The Reynolds number is often used to predict the transition from laminar flow (smooth, without lateral mixing) to turbulent flow (chaotic, with eddies and vortices), so knowing the Reynolds number of their propeller meant Caleb and Sam roughly knew what to expect for the race.

"By virtue of decades of experience, I've seen a lot of things fall apart." — Ben King

But, for better or worse, theory only gets you so far. Sam recalls,

“The [Stage Two] race started at noon. We sailed all day together and had gotten pretty far, and we were super psyched.”

Once they entered the strait of Georgia, between Vancouver Island and the coast of B.C., the winds accelerated to 30 knots and reality set in.

“I went to bed first, and Caleb was up for 28 hours. In the morning I was throwing up over the side of the boat, and Caleb was hallucinating from exhaustion.”

At that point, sailing onward to Ketchikan was faster than turning back or awaiting rescue, so they kept going.

Then at Bella Bella, a small first-nation town off the coast of B.C., and the halfway point of the race, their free-hub ratchets broke.

“We got out the paddle-board paddles and paddled our way to the dock.”

 

Middle section of race course
The middle section of the race course.

Despite the grueling conditions and setbacks, Caleb and Sam made it to Ketchikan; and not only that, but also they placed 13th out of the 19 teams that finished (recall that 32 boats attempted Stage Two).

Many of those other boats were larger and faster, including the ones they edged out.

See Caleb and Sam's journey with the Stage One and Stage Two race trackers.

When asked whether they’d do it again, the two hesitated (very understandably), then answered in the affirmative.

But for now, they’re moving onward in their Bowdoin education.

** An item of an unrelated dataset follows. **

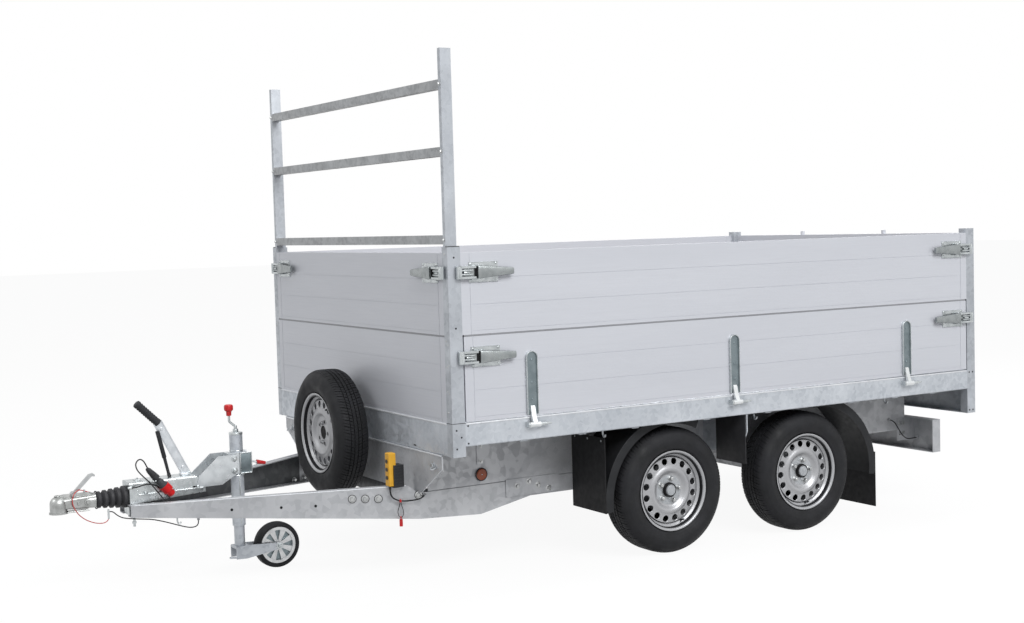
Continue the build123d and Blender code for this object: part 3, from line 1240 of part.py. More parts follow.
# ---------------------------------------------------------------- plug
PLUG_TAIL = (DRAWBAR_REACH - 119.0, 90.0, 515.0)
PLUG_AXIS = Vector(-0.658, 0.0, -0.752).normalized()
# profile of the parked plug and its cap: along the axis from the tail, radius
PLUG_PROFILE = ((0.0, 6.5), (14.0, 8.0), (18.0, 13.0), (34.0, 17.0), (53.0, 18.5), (55.0, 24.0),
                (88.0, 24.0), (94.0, 19.0), (112.0, 17.0), (117.0, 11.0))


def plug():
    """Electrical plug parked in its cap beside the housing."""
    outline = [(0, 0), *PLUG_PROFILE, (PLUG_PROFILE[-1][0], 0)]
    place = Location(Plane(origin=at(PLUG_TAIL), x_dir=PLUG_AXIS, z_dir=(0, 1, 0)))
    return place * revolve_y(ring_profile(outline))


# ---------------------------------------------------------------- breakaway clip and key tag
CABLE_LINK = (DRAWBAR_REACH + 87.0, 35.0)    # link between the two brake cables: ahead, y
CABLE_LINK_Z = (352.0, 385.0)
CABLE_LINK_HALF = 4.0
TAG_TURN = 150.0                 # the tag's broad face about the vertical
TAG_TIE = (80.0, BEAM_OUT - 25.0, 370.5)     # tie on the pendant's lead that the lanyard hangs from
TIE_SIZE = (8.0, 11.0, 13.0)
TAG_TOP = 286.1
TAG_SIZE = (15.0, 7.0, 34.0)
TAG_EYE_R = 8.0
TAG_EYE_BORE_R = 4.5
TAG_EYE_T = 4.0
TIE_FIT = 0.3


def cable_link():
    x, y = ahead(CABLE_LINK[0]), CABLE_LINK[1]
    half = CABLE_LINK_HALF
    return block((x - half, x + half), (y - half, y + half), CABLE_LINK_Z)


# lanyard of the key: across the tag's broad face from its middle, height
LANYARD_LINE = ((-3, 364), (-3, 352), (-9, 337), (-13.5, 322), (-12, 309), (-9.5, 300), (-3.5, 293.8),
                (3.5, 293.8), (9.5, 300), (12.5, 310), (12, 324), (8, 339), (3, 352), (3, 364))


def lanyard_route():
    """The lanyard's points from the beam, from the tie through the key's eye and back."""
    x, y = TAG_TIE[0], TAG_TIE[1] - BEAM_OUT
    turn = radians(TAG_TURN)
    return tuple((x + cos(turn) * across, y + sin(turn) * across, z) for across, z in LANYARD_LINE)


# ---------------------------------------------------------------- cords
ARC_SHARE = 0.45          # of the shorter run taken by each arc
# A cord's points are given from one of these places.
FROM_DRAWBAR = (DRAWBAR_REACH, 0.0, 0.0)     # middle of the drawbar's front end, on the ground
FROM_BEAM = (0.0, BEAM_OUT, 0.0)             # left beam's outer face at the bed's front
FROM_BEAM_END = (-BEAM_L, BEAM_OUT, 0.0)     # left beam's outer face at its rear end
# each cord: diameter, where its points are given from, and its route as (ahead, y, z)
CORDS = {
    "breakaway_cable": (4.0, FROM_DRAWBAR, (
        (87, 35, 352), (87, 35, 337), (106, 35, 325), (130, 35, 326), (158, 35, 333), (198, 36, 354),
        (232, 37, 390), (249, 37, 436), (239, 33, 470), (214, 18, 487), (184.3, 5, 477), (162, 0, 467))),
    "brake_lead": (5.0, FROM_DRAWBAR, (
        (83, 35, 374), (69, 35, 374), (52, 36, 356), (34, 39, 343), (14, 43, 336), (-18, 53, 331),
        (-56, 72, 328), (-94, 97, 326), (-134, 122, 316), (-174, 146, 303), (-209, 167, 291),
        (-238, 185, 284), (-261, 196, 286), (-275, 199, 298), (-275, 199, 316))),
    "plug_lead": (6.0, FROM_DRAWBAR, (
        (-18, 64, 474), (-32, 78, 476), (-66, 80, 485), (-102, 72, 483), (-134, 63, 469),
        (-161, 61.5, 444), (-184, 66, 420), (-190, 84, 396), (-174, 104, 390), (-146, 116, 412),
        (-114, 120, 456), (-82, 117, 500), (-52, 110, 532), (-30, 103, 560), (-26, 97, 589),
        (-46, 93, 608), (-68, 91, 596), (-86.07, 90, 552.63), (-119, 90, 515))),
    "pendant_lead": (7.0, FROM_BEAM, (
        (121, -45, 425), (121, -45, 395), (98, -32, 374), (62, -18, 367), (32, 4, 371), (8, 23, 377),
        (-10, 21.5, 383), (-24, 8, 386))),
    "key_loop": (3.0, FROM_BEAM, lanyard_route()),
    "lamp_lead": (6.0, FROM_BEAM_END, (
        (119, 8, 463), (119, 34, 463), (102, 48, 426), (67, 46, 378), (20, 36, 351), (-26, 30, 350),
        (-60, 30, 350))),
}


def route(name):
    """A cord's points in the part's frame."""
    _, start, points = CORDS[name]
    return [Vector(*at(start)) + Vector(*point) for point in points]


def cord(name):
    """Tube along straight runs joined by tangent arcs, each as large as its two runs allow."""
    diameter = CORDS[name][0]
    points = route(name)
    radii = []
    for before, corner, after in zip(points, points[1:], points[2:]):
        into, out = corner - before, after - corner
        turn = radians(into.get_angle(out))
        radii.append(ARC_SHARE * min(into.length, out.length) / tan(turn / 2))
    path = FilletPolyline(*points, radius=radii)
    section = Plane(origin=path @ 0, z_dir=path % 0) * Circle(diameter / 2)
    tube = sweep(section, path=path)
    share = tube.volume / (pi * diameter ** 2 / 4 * path.length)
    print(f"{name}: radii", *(round(radius) for radius in radii), f"volume share {share:.4f}")
    return tube


def key_tag():
    """Key on the pendant's lanyard: a flat grip with an eye across its top."""
    width, depth, height = TAG_SIZE
    grip = Pos(0, 0, -height / 2) * Box(width, depth, height)
    grip = fillet(grip.edges().filter_by(Axis.Y), 3)
    eye = Pos(0, 0, TAG_EYE_R - 3) * Rot(0, 90, 0) * Cylinder(TAG_EYE_R, TAG_EYE_T)
    bore = Pos(0, 0, TAG_EYE_R - 3) * Rot(0, 90, 0) * Cylinder(TAG_EYE_BORE_R, width)
    key = Rot(0, 0, TAG_TURN) * (grip + eye - bore)
    lead_start, lead_end = route("pendant_lead")[2:4]
    along = lead_end - lead_start
    tie = Plane(origin=(0, 0, 0), x_dir=(along.X, along.Y, 0), z_dir=(0, 0, 1)) * Box(*TIE_SIZE)
    lead_bore = rod(-along, along, CORDS["pendant_lead"][0] / 2 + TIE_FIT)
    x, y, z = at(TAG_TIE)
    return [Pos(x, y, TAG_TOP) * key, Pos(x, y, z) * (tie - lead_bore)]


# ---------------------------------------------------------------- output
def build():
    """Every node's name and shape."""
    nodes = {
        "side_rails": side_rails(),
        "front_rail": front_rail(),
        "rear_sill": rear_sill(),
        "floor": floor(),
        "cross_members": cross_members(),
        "chassis_beams": chassis_beams(),
        "front_cross_plate": front_cross_plate(),
        "drawbars": drawbars(),
        "corner_posts": corner_posts(),
        "front_posts_upper": front_posts_upper(),
        "ladder_uprights": ladder_uprights(),
        "ladder_rails": ladder_rails(),
        "front_board_lower": front_board_lower(),
        "upper_boards": upper_boards(),
        "upper_latches": upper_latches(),
        "hinge_pins": hinge_pins(),
        "tail_board_lower": tail_board_lower(),
        "tail_fittings": tail_fittings(),
        "axles": axles(),
        "mudguards": mudguards(),
        "mud_flaps": mud_flaps(),
        "light_bar": light_bar(),
        "lamps": lamps(),
        "spare_tyre": spare_location() * tyre(),
        "spare_rim": spare_location() * rim(with_drum=False),
        "spare_carrier": spare_carrier(),
        "coupling_head": coupling_head(),
        "coupling_handle": coupling_handle(),
        "bellows": bellows(),
        "overrun_housing": overrun_housing(),
        "handbrake_lever": handbrake_lever(),
        "gas_strut": gas_strut(),
        "jockey_clamp": jockey_clamp(),
        "jockey_tube": jockey_tube(),
        "jockey_crank": jockey_crank(),
        "jockey_fork": jockey_fork(),
        "jockey_wheel": jockey_wheel(),
        "pendant": pendant(),
        "pendant_holder": pendant_holder(),
        "plug": plug(),
        "cable_link": cable_link(),
        "key_tag": key_tag(),
    }
    for name in CORDS:
        nodes[name] = cord(name)
    for side, name in SIDES:
        nodes[f"{name}_board_lower"] = side_board_lower(side)
        nodes[f"{name}_fittings"] = side_fittings(side)
        for place, end in zip(AXLE_PLACES, ("front", "rear")):
            spot = road_location(place, side)
            nodes[f"tyre_{end}_{name}"] = spot * tyre()
            nodes[f"rim_{end}_{name}"] = spot * rim()
    return nodes


def main():
    os.makedirs("parts", exist_ok=True)
    for name, shape in build().items():
        export_step(solids(shape), f"parts/{name}.step")


main()
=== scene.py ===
import json
import math

import bmesh
import bpy
from mathutils import Matrix, Vector


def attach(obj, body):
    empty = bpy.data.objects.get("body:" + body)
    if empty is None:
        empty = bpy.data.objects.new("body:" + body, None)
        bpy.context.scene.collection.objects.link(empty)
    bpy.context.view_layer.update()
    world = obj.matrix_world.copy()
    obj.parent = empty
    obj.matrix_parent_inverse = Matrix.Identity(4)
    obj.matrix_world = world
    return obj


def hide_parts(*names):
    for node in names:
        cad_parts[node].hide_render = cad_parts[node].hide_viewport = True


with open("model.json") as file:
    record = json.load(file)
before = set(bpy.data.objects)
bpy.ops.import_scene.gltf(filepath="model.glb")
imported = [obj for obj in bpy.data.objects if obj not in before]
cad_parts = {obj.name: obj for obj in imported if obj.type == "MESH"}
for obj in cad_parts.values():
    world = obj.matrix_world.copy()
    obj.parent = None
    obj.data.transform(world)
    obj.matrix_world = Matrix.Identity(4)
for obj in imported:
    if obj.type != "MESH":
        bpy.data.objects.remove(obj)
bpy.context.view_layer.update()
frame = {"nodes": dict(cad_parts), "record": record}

# ---- the trailer's places, in millimetres
X_FRONT = 897             # front of the bed
BED_L = 3262
HALF_W = 1010             # half the bed's width
REAR = X_FRONT - BED_L
BEAM_OUT = 660            # outer face of a chassis beam
DRAWBAR_REACH = 1164
AXLE_PLACES = (1231.5, 2077)      # behind the bed's front
WHEEL_Y = 873
WHEEL_R = 308
JOCKEY_X = X_FRONT + DRAWBAR_REACH - 540
SIDES = ((1, "left"), (-1, "right"))
BOTH = (1, -1)            # left and right, as signs of y
ORIGIN, X_AXIS, Y_AXIS, Z_AXIS = (0, 0, 0), (1, 0, 0), (0, 1, 0), (0, 0, 1)


def at(ahead, y, z):
    """A point of the trailer, given ahead of the bed's front."""
    return (X_FRONT + ahead, y, z)


def span(start, end):
    """From one x to another, both given ahead of the bed's front."""
    return (X_FRONT + start, X_FRONT + end)


def by_tube(x, y, z):
    """A point given ahead of the jockey wheel's tube."""
    return (JOCKEY_X + x, y, z)


def add_to_scene(made):
    bpy.context.scene.collection.objects.link(made)


# ---- camera, its place in metres and its angles in radians
CAMERA_AT = (3.9481, 6.6844, 1.6177)
YAW, PITCH, ROLL = -2.10673, -0.05880, -0.0288
FOCAL = 1482.94 / 1024    # of the picture's width
SENSOR = 36


def make_camera():
    ahead = Vector((math.cos(PITCH) * math.cos(YAW), math.cos(PITCH) * math.sin(YAW), math.sin(PITCH)))
    right = ahead.cross(Vector(Z_AXIS)).normalized()
    up = right.cross(ahead)
    c, s = math.cos(ROLL), math.sin(ROLL)
    right, up = c * right + s * up, c * up - s * right
    data = bpy.data.cameras.new("camera")
    data.sensor_width = SENSOR
    data.lens = SENSOR * FOCAL
    camera = bpy.data.objects.new("camera", data)
    turn = Matrix((right, up, -ahead)).transposed().to_4x4()
    camera.matrix_world = Matrix.Translation(CAMERA_AT) @ turn
    add_to_scene(camera)
    bpy.context.scene.camera = camera


make_camera()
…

Caleb, who loves fluid dynamics and engineering, said he’s committed to the physics major, but he’s also embracing the liberal arts curriculum with classes in Spanish and fiddle.

Sam is less sure about the physics major, as he also enjoys urban studies, art history, and government.

Whatever they end up doing, they have the momentum to go far—and, dare we say, make waves.